The Old One Hundred Mine never made money for its investors. Avalanches carried the huge mill below Seven Level into the creek. Yet, the Old One Hundred Boardinghouse is on the National Register of Historic Places and stabilizing it on windy Galena Mountain has been one of the greatest preservation feats in Colorado.
Work occurred in 1999 and 2003, but now the foundation is failing. The boardinghouse is inching down the mountain. So this summer, the San Juan County Historical Society, the Bureau of Land Management, the Mountain Studies Institute and the Colorado Division of Reclamation, Mining & Safety will use contractors Klinke & Lew to provide new footers, foundation beams, floor joists and concrete and stone piers. The State Historic Fund awarded a $48,750 grant, and the San Juan County Historical Society is seeking donations to complete the $65,000 project.
“Mining heritage is essential for telling the story of Colorado. The history of the Old One Hundred Mine and boardinghouse captures both the struggle of mining enterprises and some of the more colorful stories that came with that life,” says Heather Bailey, western field office director for History Colorado.
So what’s the secret to hike that dangerous scree field?
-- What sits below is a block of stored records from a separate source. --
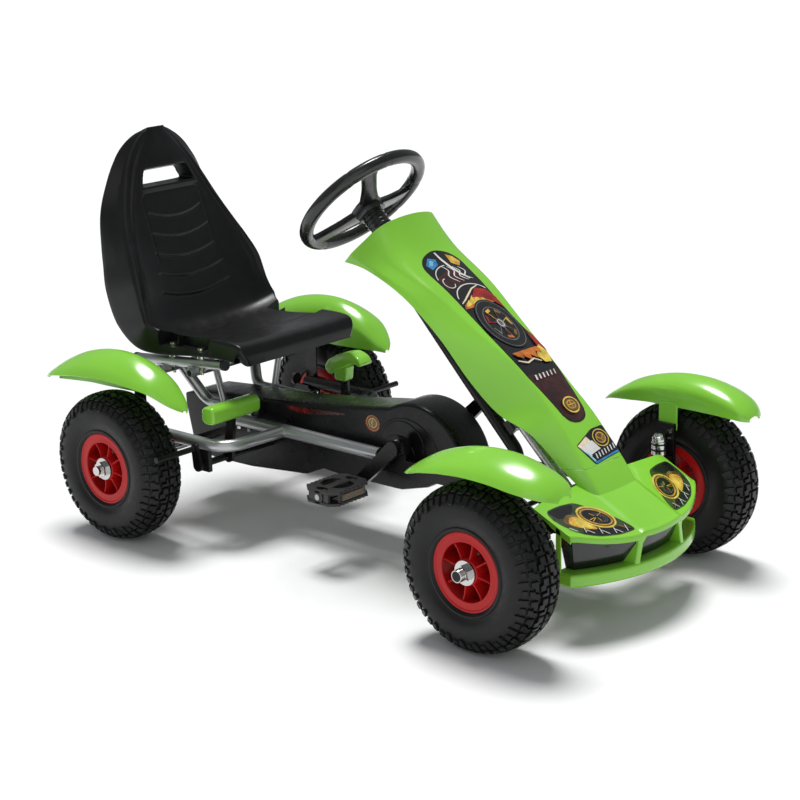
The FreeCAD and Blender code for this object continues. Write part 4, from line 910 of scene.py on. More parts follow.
def hood_z(x, y):
    """Top face: a flat spine, with wings that step down beside it and fall a little outwards."""
    z = HOOD_DATUM[1] + (y - HOOD_DATUM[0]) * HOOD_SLOPE
    wing = abs(x) - SPINE_HALF
    if wing > 0:
        z -= 4.0 * step(0, 9, wing) + 0.055 * max(wing - 9, 0)
    return z - 2.5 * step(146, 166, abs(x)) ** 2


def hood_at(x, y, lift):
    return (x, y, hood_z(x, y) + lift)


def build_hood():
    """Hood with a rounded lip that turns down all along the front."""
    columns = [-1 + i / 36 for i in range(73)]
    rows = []
    for v in [i / 24 for i in range(25)][::-1]:
        section = []
        for u in columns:
            x = HOOD_SIDE * u * (1 - 0.012 * (1 - v))
            section.append(hood_at(x, lerp(front_y(x, HOOD_LIP_RADIUS), HOOD_REAR, v ** 0.9), 0.0))
        rows.append(section)
    rim = []
    for i in range(1, 7):
        turn = 0.5 * math.pi * i / 6
        rim.append((HOOD_LIP_RADIUS * (1 - math.sin(turn)), HOOD_LIP_RADIUS * (1 - math.cos(turn))))
    rim += [(0.0, HOOD_EDGE - 1.2), (1.0, HOOD_EDGE)]
    for inset, drop in rim:
        rows.append([(x, front_y(x, inset), hood_z(x, front_y(x, HOOD_LIP_RADIUS)) - drop)
                     for x in [HOOD_SIDE * u * 0.988 for u in columns]])
    hood = loft("bumper_hood", rows, GREEN, closed=False)
    thicken(hood, HOOD_WALL)
    shade(hood, 28)
    return hood


def follow_hood(x, y, z):
    """Points that are drawn near the hood's front edge rise with the hood towards the sides."""
    rise = hood_z(x, y + HOOD_LIP_RADIUS) - hood_z(0.0, HOOD_FRONT + HOOD_LIP_RADIUS)
    return (x, y, z + rise * step(125, 139, z))


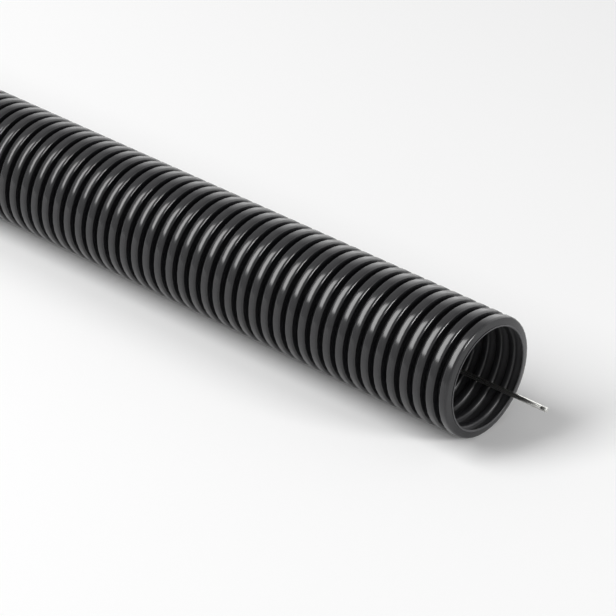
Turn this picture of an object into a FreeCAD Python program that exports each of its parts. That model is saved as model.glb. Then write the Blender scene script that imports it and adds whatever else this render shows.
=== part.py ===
# Corrugated electrical conduit, nominal 50 mm, cut to one metre, with its steel draw wire.
#
# The conduit is one moulded tube of thin polyethylene whose wall runs in parallel rings, so that it bends.
# The draw wire lies loose in the bore from end to end and stands out at both mouths, ready to pull a cable.
#
# Frame: +X along the conduit towards the mouth that the wire is pulled from, +Z up, millimetres.
# Origin: on the floor, under the middle of the conduit as it lies on its crests.

import FreeCAD, Part
import math
import os
import Sketcher

Vector = FreeCAD.Vector

# The driving dimensions, all in millimetres, apart from the count.
SIZES = {
    "outer_diameter": 50.0,   # over the crests
    "bore_diameter": 42.0,    # inside the inner rings
    "wall": 0.8,              # across the wall, the same in crests, flanks and valleys
    "wave_pitch": 6.45,       # from crest to crest
    "crest_flat": 2.5,        # straight top of a crest, along the conduit
    "crest_edge_run": 0.65,   # softened edge of a crest, along the conduit
    "crest_edge_drop": 0.55,  # the same edge, towards the axis
    "flank_run": 0.4,         # length of one flank along the conduit
    "ring_edge_run": 0.45,    # softened edge of an inner ring, along the conduit
    "ring_edge_rise": 0.4,    # the same edge, away from the axis
    "groove_edge_run": 0.55,  # softened corner of the groove inside a crest, along the conduit
    "groove_edge_drop": 0.45, # the same corner, towards the axis
    "cut_collar": 0.25,       # piece of valley that the saw leaves at the front mouth
    "wave_count": 155,        # waves in one metre
    "wire_diameter": 2.0,
    "wire_gap": 0.1,          # between the wire and the inner rings that it lies on
    "wire_tail": 17.5,        # how far the wire stands out of each mouth
}

# Where the springy wire lies in the bore, at even steps from the front mouth to the rear one:
# degrees round from the top, towards +Y. It swings from wall to wall as its coil set presses it.
WIRE_CLOCK = [134, 135, 138, 145, 157, 171, 185, 199, 210, 218, 221, 219, 214, 206, 194, 180, 167, 155, 146]

ARC_SHARE = 0.45   # of the shorter run beside a bend, taken up by the bend's arc


def add_sheet(doc):
    """Put the driving dimensions in a spreadsheet, one named cell each."""
    sheet = doc.addObject("Spreadsheet::Sheet", "Sizes")
    for row, (name, value) in enumerate(SIZES.items(), start=1):
        sheet.set(f"A{row}", name)
        sheet.set(f"B{row}", str(value))
        sheet.setAlias(f"B{row}", name)
    doc.recompute()
    return sheet


def origin_plane(body, role):
    """The body's own base plane of that role."""
    return next(item for item in body.Origin.OriginFeatures if item.Role == role)


def wave_corners(sheet):
    """Corners of one wave's wall, outside from rear to front and then inside back to the rear.

    The inner corners start near their places, and the sketch's constraints move them exactly there.
    """
    crest = sheet.outer_diameter / 2
    shoulder = crest - sheet.crest_edge_drop
    groove = crest - sheet.wall
    ring = sheet.bore_diameter / 2
    valley = ring + sheet.wall
    inset = sheet.wall

    front = sheet.wave_pitch
    front_foot = front - sheet.cut_collar
    front_shoulder = front_foot - sheet.flank_run
    front_crest = front_shoulder - sheet.crest_edge_run
    rear_crest = front_crest - sheet.crest_flat
    rear_shoulder = rear_crest - sheet.crest_edge_run
    rear_foot = rear_shoulder - sheet.flank_run
    outside = [(0, valley), (rear_foot, valley), (rear_shoulder, shoulder), (rear_crest, crest),
               (front_crest, crest), (front_shoulder, shoulder), (front_foot, valley), (front, valley)]
    ring_edge = ring + sheet.ring_edge_rise
    groove_edge = groove - sheet.groove_edge_drop
    inside = [(front, ring), (front_foot - inset + sheet.ring_edge_run, ring),
              (front_foot - inset, ring_edge), (front_shoulder - inset, groove_edge),
              (front_shoulder - inset - sheet.groove_edge_run, groove),
              (rear_shoulder + inset + sheet.groove_edge_run, groove),
              (rear_shoulder + inset, groove_edge), (rear_foot + inset, ring_edge),
              (rear_foot + inset - sheet.ring_edge_run, ring), (0, ring)]
    return [Vector(along, radius, 0) for along, radius in outside + inside]


def draw_wave_section(body, sheet):
    """The wall of one wave, cut along the conduit: sketch x runs along it, sketch y is the radius."""
    sketch = body.newObject("Sketcher::SketchObject", "WaveSection")
    sketch.AttachmentSupport = [(origin_plane(body, "XZ_Plane"), "")]
    sketch.MapMode = "FlatFace"

    names = ["rear_valley", "rear_flank", "rear_edge", "crest", "front_edge", "front_flank", "front_valley",
             "front_joint", "front_ring", "front_ring_edge", "front_groove_side", "front_groove_edge",
             "groove", "rear_groove_edge", "rear_groove_side", "rear_ring_edge", "rear_ring", "rear_joint"]
    line = {name: index for index, name in enumerate(names)}
    corners = wave_corners(sheet)
    following = [*range(1, len(corners)), 0]
    for corner, index in zip(corners, following):
        sketch.addGeometry(Part.LineSegment(corner, corners[index]), False)
    start, end = 1, 2
    for index, next_index in enumerate(following):
        sketch.addConstraint(Sketcher.Constraint("Coincident", index, end, next_index, start))

    for name in ("rear_valley", "crest", "front_valley", "front_ring", "groove", "rear_ring"):
        sketch.addConstraint(Sketcher.Constraint("Horizontal", line[name]))
    for name in ("front_joint", "rear_joint"):
        sketch.addConstraint(Sketcher.Constraint("Vertical", line[name]))
    for inner, outer in (("front_groove_side", "front_flank"), ("rear_groove_side", "rear_flank")):
        sketch.addConstraint(Sketcher.Constraint("Parallel", line[inner], line[outer]))
    for first, second in (("rear_valley", "front_valley"), ("rear_ring", "front_ring")):
        sketch.addConstraint(Sketcher.Constraint("Horizontal", line[first], start, line[second], start))
    sketch_origin, axis_across = -1, -2
    sketch.addConstraint(Sketcher.Constraint("PointOnObject", line["rear_valley"], start, axis_across))

    def follow(name, size, kind, *where, share=1):
        """Add a named dimension that is a size on the spreadsheet, or that size over share."""
        constraint = Sketcher.Constraint(kind, *where, getattr(sheet, size) / share)
        sketch.renameConstraint(sketch.addConstraint(constraint), name)
        sketch.setExpression(f"Constraints.{name}", f"Sizes.{size} / {share}")

    follow("pitch", "wave_pitch", "DistanceX", line["rear_valley"], start, line["front_valley"], end)
    follow("collar", "cut_collar", "DistanceX", line["front_valley"], start, line["front_valley"], end)
    follow("crest_width", "crest_flat", "DistanceX", line["crest"], start, line["crest"], end)
    for side in ("front", "rear"):
        edge, flank, groove_side = line[f"{side}_edge"], line[f"{side}_flank"], line[f"{side}_groove_side"]
        low, high = (end, start) if side == "front" else (start, end)
        foot = start if side == "front" else end
        follow(f"{side}_flank_run", "flank_run", "DistanceX", flank, start, flank, end)
        follow(f"{side}_edge_run", "crest_edge_run", "DistanceX", edge, start, edge, end)
        follow(f"{side}_edge_drop", "crest_edge_drop", "DistanceY", edge, low, edge, high)
        follow(f"{side}_flank_wall", "wall", "Distance", groove_side, foot, flank)
        for name, rise in (("ring_edge", "ring_edge_rise"), ("groove_edge", "groove_edge_drop")):
            inner = line[f"{side}_{name}"]
            follow(f"{side}_{name}_run", f"{name}_run", "DistanceX", inner, end, inner, start)
            follow(f"{side}_{name}_rise", rise, "DistanceY", inner, high, inner, low)
    follow("crest_wall", "wall", "DistanceY", line["groove"], start, line["crest"], end)
    follow("valley_wall", "wall", "DistanceY", line["rear_joint"], start, line["rear_joint"], end)
    origin = (sketch_origin, start)
    follow("crest_radius", "outer_diameter", "DistanceY", *origin, line["crest"], start, share=2)
    follow("ring_radius", "bore_diameter", "DistanceY", *origin, line["rear_joint"], start, share=2)
    return sketch


def make_conduit(doc, sheet):
    """One wave turned round the conduit's axis, then repeated along it."""
    body = doc.addObject("PartDesign::Body", "Conduit")
    body.Label = "conduit"
    section = draw_wave_section(body, sheet)

    wave = body.newObject("PartDesign::Revolution", "Wave")
    wave.Profile = section
    wave.ReferenceAxis = (section, ["H_Axis"])
    wave.Angle = 360
    doc.recompute()

    waves = body.newObject("PartDesign::LinearPattern", "Waves")
    waves.Originals = [wave]
    waves.Direction = (section, ["H_Axis"])
    waves.setExpression("Length", "Sizes.wave_pitch * (Sizes.wave_count - 1)")
    waves.setExpression("Occurrences", "Sizes.wave_count")
    body.Tip = waves

    body.setExpression("Placement.Base.x", "-Sizes.wave_pitch * Sizes.wave_count / 2")
    body.setExpression("Placement.Base.z", "Sizes.outer_diameter / 2")
    doc.recompute()
    return body


def wire_points(sheet):
    """The corners of the wire's route, from the front tip to the rear one."""
    length = sheet.wave_pitch * sheet.wave_count
    off_axis = (sheet.bore_diameter - sheet.wire_diameter) / 2 - sheet.wire_gap
    points = []
    for step, clock in enumerate(WIRE_CLOCK):
        angle = math.radians(clock)
        along = length / 2 - length * step / (len(WIRE_CLOCK) - 1)
        height = sheet.outer_diameter / 2 + off_axis * math.cos(angle)
        points.append(Vector(along, off_axis * math.sin(angle), height))
    front = (points[0] - points[1]).normalize() * sheet.wire_tail
    rear = (points[-1] - points[-2]).normalize() * sheet.wire_tail
    return [points[0] + front] + points[1:-1] + [points[-1] + rear]


def rounded_route(points):
    """Straight runs joined by tangent arcs, as large as the runs beside each bend allow."""
    edges = []
    run_start = points[0]
    radii = []
    for before, corner, after in zip(points, points[1:], points[2:]):
        to_before = (before - corner).normalize()
        to_after = (after - corner).normalize()
        setback = ARC_SHARE * min(before.distanceToPoint(corner), after.distanceToPoint(corner))
        half_turn = (math.pi - to_before.getAngle(to_after)) / 2
        radius = setback / math.tan(half_turn)
        radii.append(radius)
        inward = (to_before + to_after).normalize()
        arc_start = corner + to_before * setback
        arc_end = corner + to_after * setback
        arc_middle = corner + inward * (radius / math.cos(half_turn) - radius)
        edges.append(Part.LineSegment(run_start, arc_start).toShape())
        edges.append(Part.Arc(arc_start, arc_middle, arc_end).toShape())
        run_start = arc_end
    edges.append(Part.LineSegment(run_start, points[-1]).toShape())
    print("wire bend radii, mm:", " ".join(f"{radius:.0f}" for radius in radii))
    return Part.Wire(edges)


def make_draw_wire(doc, sheet):
    """Round steel wire swept along its route through the bore."""
    route = doc.addObject("Part::Feature", "WireRoute")
    route.Shape = rounded_route(wire_points(sheet))

    start = route.Shape.Edges[0]
    facing = FreeCAD.Rotation(Vector(0, 0, 1), start.tangentAt(start.FirstParameter))
    section = doc.addObject("Part::Circle", "WireSection")
    section.setExpression("Radius", "Sizes.wire_diameter / 2")
    section.Placement = FreeCAD.Placement(start.Vertexes[0].Point, facing)

    wire = doc.addObject("Part::Sweep", "DrawWire")
    wire.Label = "draw_wire"
    wire.Sections = [section]
    wire.Spine = (route, [f"Edge{number + 1}" for number in range(len(route.Shape.Edges))])
    wire.Solid = True
    wire.Frenet = False
    doc.recompute()

    length = route.Shape.Length
    expected = math.pi * (sheet.wire_diameter / 2) ** 2 * length
    print(f"wire length {length:.1f} mm, volume {wire.Shape.Volume:.1f} of {expected:.1f} mm3")
    return wire


def check(doc, pieces):
    """Stop before anything is written if an object failed or a shape is empty or broken."""
    for item in doc.Objects:
        if "Invalid" in item.State or "Error" in item.State:
            raise RuntimeError(f"{item.Name} did not compute: {item.State}")
    for piece in pieces:
        if piece.Shape.isNull() or not piece.Shape.isValid():
            raise RuntimeError(f"{piece.Label} has no valid shape")
        print(f"{piece.Label}: {len(piece.Shape.Solids)} solid, {piece.Shape.Volume / 1000:.2f} cm3")


def main():
    """Build the conduit and its draw wire and write one STEP file for each."""
    doc = FreeCAD.newDocument("CorrugatedConduit")
    sheet = add_sheet(doc)
    pieces = [make_conduit(doc, sheet), make_draw_wire(doc, sheet)]
    doc.recompute()
    check(doc, pieces)
    os.makedirs("parts", exist_ok=True)
    for piece in pieces:
        piece.Shape.exportStep(f"parts/{piece.Label}.step")


main()
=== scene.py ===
"""A cut length of black corrugated conduit, with the steel draw wire that lies in its bore.

The conduit is one moulded tube of polyethylene. Its wave is drawn once as a section, turned round
the axis and repeated along it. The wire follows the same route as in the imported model. The axis
runs along X, and the mouth at +X is the front one.
"""

import math

import bmesh
import bpy
from bpy.props import FloatProperty, FloatVectorProperty, IntProperty, PointerProperty
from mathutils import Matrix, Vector


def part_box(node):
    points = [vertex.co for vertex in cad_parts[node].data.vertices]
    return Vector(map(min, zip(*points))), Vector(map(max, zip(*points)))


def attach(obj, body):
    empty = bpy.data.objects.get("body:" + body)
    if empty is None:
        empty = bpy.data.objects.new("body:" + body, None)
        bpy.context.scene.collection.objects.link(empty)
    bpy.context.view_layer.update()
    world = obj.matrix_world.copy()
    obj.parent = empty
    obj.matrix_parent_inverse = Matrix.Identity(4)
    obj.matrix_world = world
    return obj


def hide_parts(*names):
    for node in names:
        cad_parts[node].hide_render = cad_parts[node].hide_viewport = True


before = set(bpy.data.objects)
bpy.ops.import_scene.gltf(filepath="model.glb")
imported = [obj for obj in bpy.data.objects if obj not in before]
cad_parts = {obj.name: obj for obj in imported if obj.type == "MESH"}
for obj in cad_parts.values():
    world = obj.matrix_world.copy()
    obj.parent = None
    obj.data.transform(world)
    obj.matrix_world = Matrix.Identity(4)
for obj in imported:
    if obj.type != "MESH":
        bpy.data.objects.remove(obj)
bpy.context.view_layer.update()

bl_info = {
    "name": "Corrugated Conduit",
    "version": (1, 0, 0),
    "blender": (4, 5, 0),
    "location": "3D View > Sidebar > Conduit",
    "description": "Models a cut length of corrugated conduit with its draw wire",
    "category": "Object",
}

MM = 0.001
CLOSE = 0.001 * MM  # Points closer than this are the same point.
NEAR = 0.01 * MM  # Points closer than this to a drawn place are the ones meant there.

TUBE_LOW, TUBE_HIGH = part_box("conduit")
TUBE_ENDS = (TUBE_LOW.x, TUBE_HIGH.x)
TUBE_RADIUS = (TUBE_HIGH.z - TUBE_LOW.z) / 2
TUBE_LENGTH = TUBE_HIGH.x - TUBE_LOW.x
AXIS_HEIGHT = (TUBE_HIGH.z + TUBE_LOW.z) / 2


def linear(hex_colour):
    """The linear RGB values of an sRGB hex colour."""
    values = [int(hex_colour[place:place + 2], 16) / 255 for place in (1, 3, 5)]
    return tuple(v / 12.92 if v <= 0.04045 else ((v + 0.055) / 1.055) ** 2.4 for v in values)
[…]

Ascend the trail, curve around the mountain, and when the trail ends with the boardinghouse below and on the right, look for a small flat granite monument to Reinhardt Niegold. Once you’ve found it, carefully study routes toward the boardinghouse. A rocky path will appear that brings you downslope and beside the tramhouse. From there, it’s a few, quick, breathtaking steps to the boardinghouse – one of the most stunning structures still standing in all the San Juans.